Records from a data source:
---*---

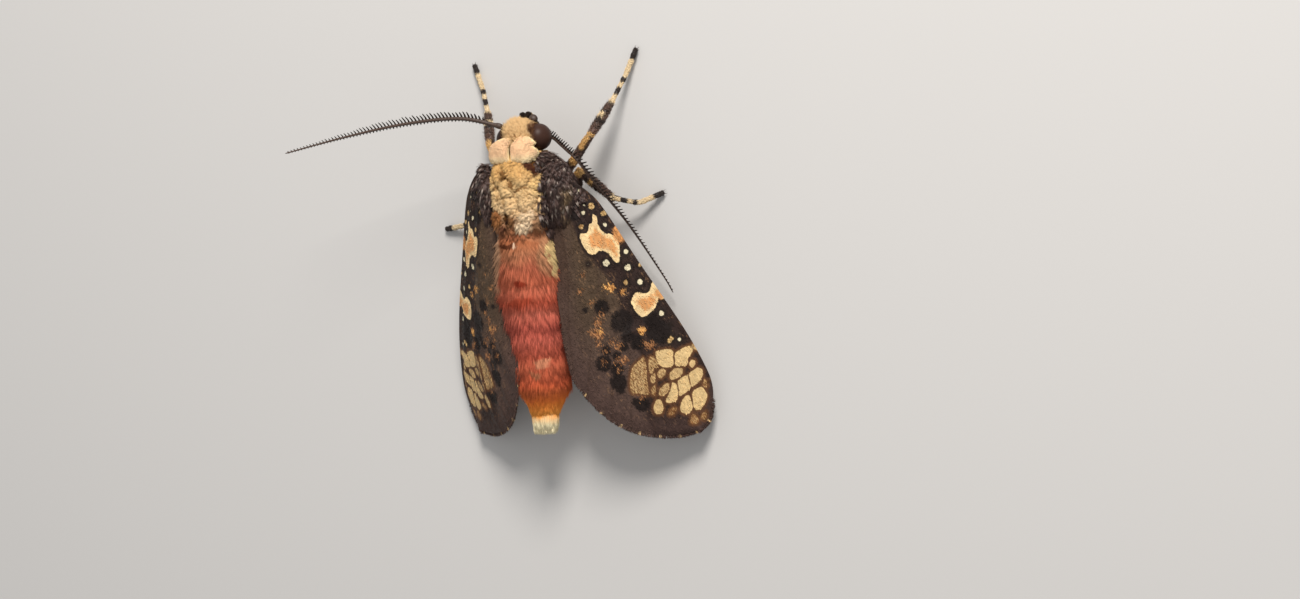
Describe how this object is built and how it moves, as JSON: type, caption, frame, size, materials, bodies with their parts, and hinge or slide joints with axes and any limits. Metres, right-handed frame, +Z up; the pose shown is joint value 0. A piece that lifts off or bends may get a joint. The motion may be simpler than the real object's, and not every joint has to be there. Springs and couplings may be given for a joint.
{
  "type": "tiger moth",
  "caption": "Tiger moth at rest with roofed, spotted forewings, a furry rose abdomen, comb-toothed antennae and ringed legs, as a still life-size model.",
  "frame": {"origin": "on the ground under the middle of the whole moth, feelers and feet included", "axes": "+Z up out of its back, -Y towards the head, +Y towards the tail, -X towards the moth's right"},
  "size_m": [0.044, 0.0424, 0.0131],
  "materials": {
    "head_coat": "short cream and ochre hair",
    "eye": "glossy dark brown",
    "palp_scales": "dark scales with cream edges",
    "antenna": "dark stem with a comb of teeth",
    "collar_scales": "smooth pale cream-pink scales",
    "thorax_coat": "cream and ochre hair with brown patches",
    "tegula_scales": "dark brown scales with whitish flecks",
    "abdomen_coat": "long rose-red hair, orange towards the tail",
    "tail_brush": "cream-white hair",
    "forewing_scales": "flat brown scales with cream and orange patches",
    "hindwing_scales": "thin grey-brown scales",
    "leg_scales": "brown scales, ringed cream and black on the feet"
  },
  "bodies": {
    "root": {"head": "head_coat", "eye_left": "eye", "eye_right": "eye", "palp_left": "palp_scales", "palp_right": "palp_scales", "antenna_left": "antenna", "antenna_right": "antenna", "collar_left": "collar_scales", "collar_right": "collar_scales", "thorax": "thorax_coat", "tegula_left": "tegula_scales", "tegula_right": "tegula_scales", "abdomen": "abdomen_coat", "tail_tuft": "tail_brush", "forewing_left": "forewing_scales", "forewing_right": "forewing_scales", "hindwing_left": "hindwing_scales", "hindwing_right": "hindwing_scales", "fore_left_femur": "leg_scales", "fore_left_tarsus": "leg_scales", "fore_left_tibia": "leg_scales", "fore_right_femur": "leg_scales", "fore_right_tarsus": "leg_scales", "fore_right_tibia": "leg_scales", "hind_left_femur": "leg_scales", "hind_left_tarsus": "leg_scales", "hind_left_tibia": "leg_scales", "hind_right_femur": "leg_scales", "hind_right_tarsus": "leg_scales", "hind_right_tibia": "leg_scales", "mid_left_femur": "leg_scales", "mid_left_tarsus": "leg_scales", "mid_left_tibia": "leg_scales", "mid_right_femur": "leg_scales", "mid_right_tarsus": "leg_scales", "mid_right_tibia": "leg_scales"}
  },
  "joints": []
}
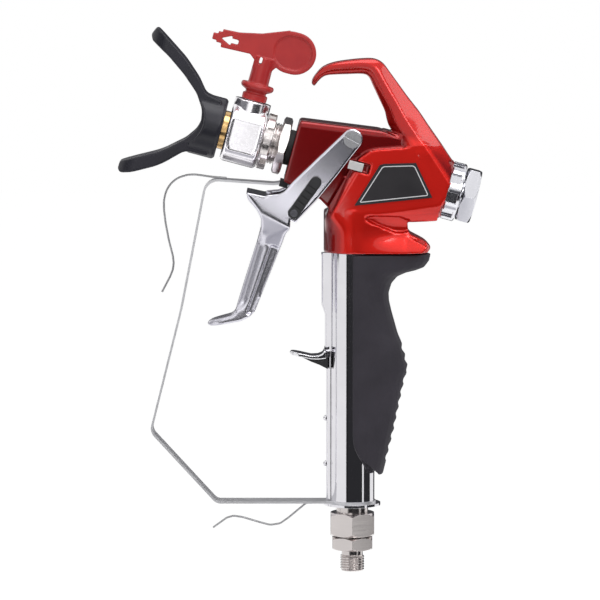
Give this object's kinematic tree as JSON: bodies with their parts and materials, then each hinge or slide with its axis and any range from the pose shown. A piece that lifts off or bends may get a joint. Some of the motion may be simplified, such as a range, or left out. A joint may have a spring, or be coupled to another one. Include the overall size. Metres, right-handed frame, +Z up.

---*---

__What you should do__:
Repeat each record in full; every line must match exactly.

__Answer to the task__:
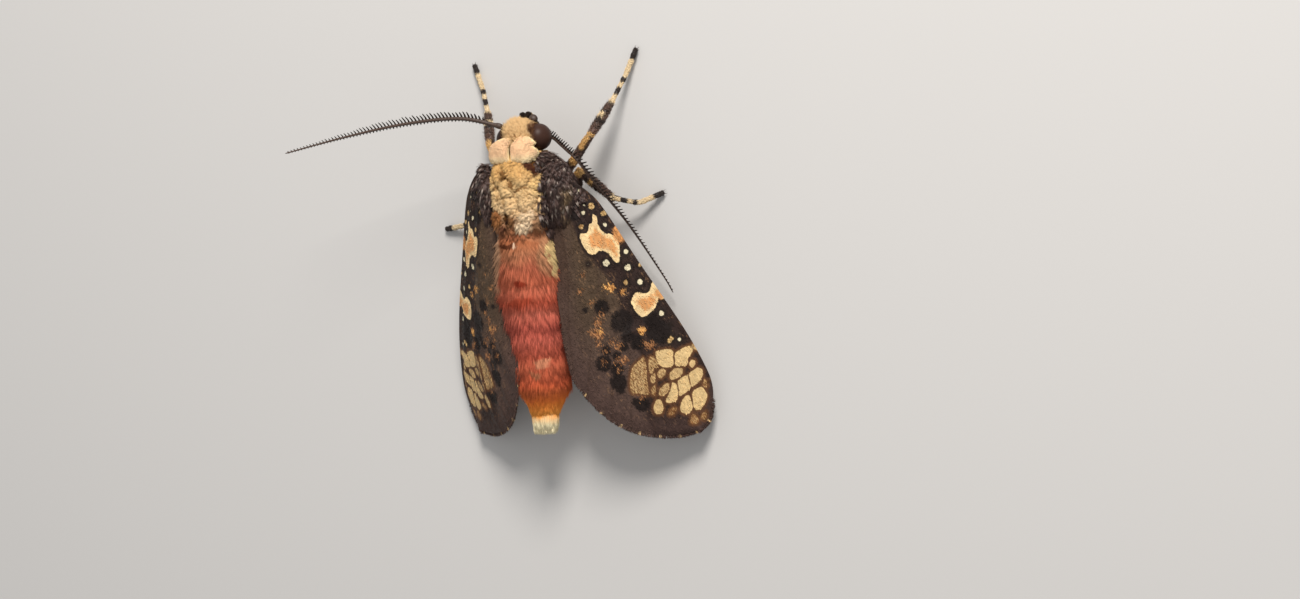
Describe how this object is built and how it moves, as JSON: type, caption, frame, size, materials, bodies with their parts, and hinge or slide joints with axes and any limits. Metres, right-handed frame, +Z up; the pose shown is joint value 0. A piece that lifts off or bends may get a joint. The motion may be simpler than the real object's, and not every joint has to be there. Springs and couplings may be given for a joint.
{
  "type": "tiger moth",
  "caption": "Tiger moth at rest with roofed, spotted forewings, a furry rose abdomen, comb-toothed antennae and ringed legs, as a still life-size model.",
  "frame": {"origin": "on the ground under the middle of the whole moth, feelers and feet included", "axes": "+Z up out of its back, -Y towards the head, +Y towards the tail, -X towards the moth's right"},
  "size_m": [0.044, 0.0424, 0.0131],
  "materials": {
    "head_coat": "short cream and ochre hair",
    "eye": "glossy dark brown",
    "palp_scales": "dark scales with cream edges",
    "antenna": "dark stem with a comb of teeth",
    "collar_scales": "smooth pale cream-pink scales",
    "thorax_coat": "cream and ochre hair with brown patches",
    "tegula_scales": "dark brown scales with whitish flecks",
    "abdomen_coat": "long rose-red hair, orange towards the tail",
    "tail_brush": "cream-white hair",
    "forewing_scales": "flat brown scales with cream and orange patches",
    "hindwing_scales": "thin grey-brown scales",
    "leg_scales": "brown scales, ringed cream and black on the feet"
  },
  "bodies": {
    "root": {"head": "head_coat", "eye_left": "eye", "eye_right": "eye", "palp_left": "palp_scales", "palp_right": "palp_scales", "antenna_left": "antenna", "antenna_right": "antenna", "collar_left": "collar_scales", "collar_right": "collar_scales", "thorax": "thorax_coat", "tegula_left": "tegula_scales", "tegula_right": "tegula_scales", "abdomen": "abdomen_coat", "tail_tuft": "tail_brush", "forewing_left": "forewing_scales", "forewing_right": "forewing_scales", "hindwing_left": "hindwing_scales", "hindwing_right": "hindwing_scales", "fore_left_femur": "leg_scales", "fore_left_tarsus": "leg_scales", "fore_left_tibia": "leg_scales", "fore_right_femur": "leg_scales", "fore_right_tarsus": "leg_scales", "fore_right_tibia": "leg_scales", "hind_left_femur": "leg_scales", "hind_left_tarsus": "leg_scales", "hind_left_tibia": "leg_scales", "hind_right_femur": "leg_scales", "hind_right_tarsus": "leg_scales", "hind_right_tibia": "leg_scales", "mid_left_femur": "leg_scales", "mid_left_tarsus": "leg_scales", "mid_left_tibia": "leg_scales", "mid_right_femur": "leg_scales", "mid_right_tarsus": "leg_scales", "mid_right_tibia": "leg_scales"}
  },
  "joints": []
}
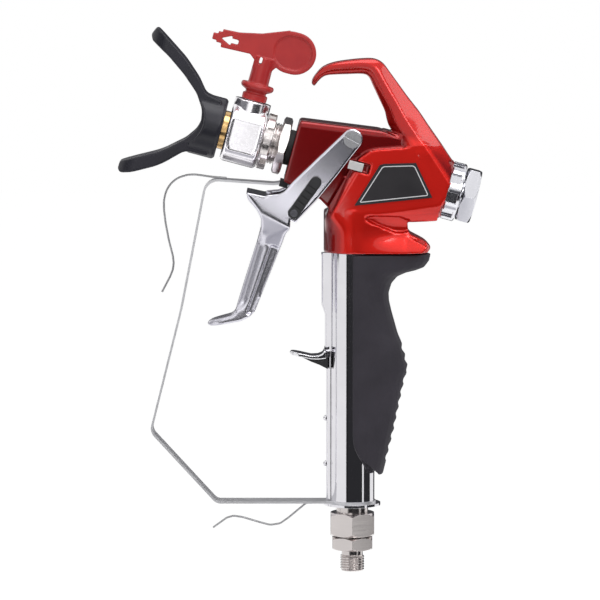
Give this object's kinematic tree as JSON: bodies with their parts and materials, then each hinge or slide with its axis and any range from the pose shown. A piece that lifts off or bends may get a joint. Some of the motion may be simplified, such as a range, or left out. A joint may have a spring, or be coupled to another one. Include the overall size. Metres, right-handed frame, +Z up.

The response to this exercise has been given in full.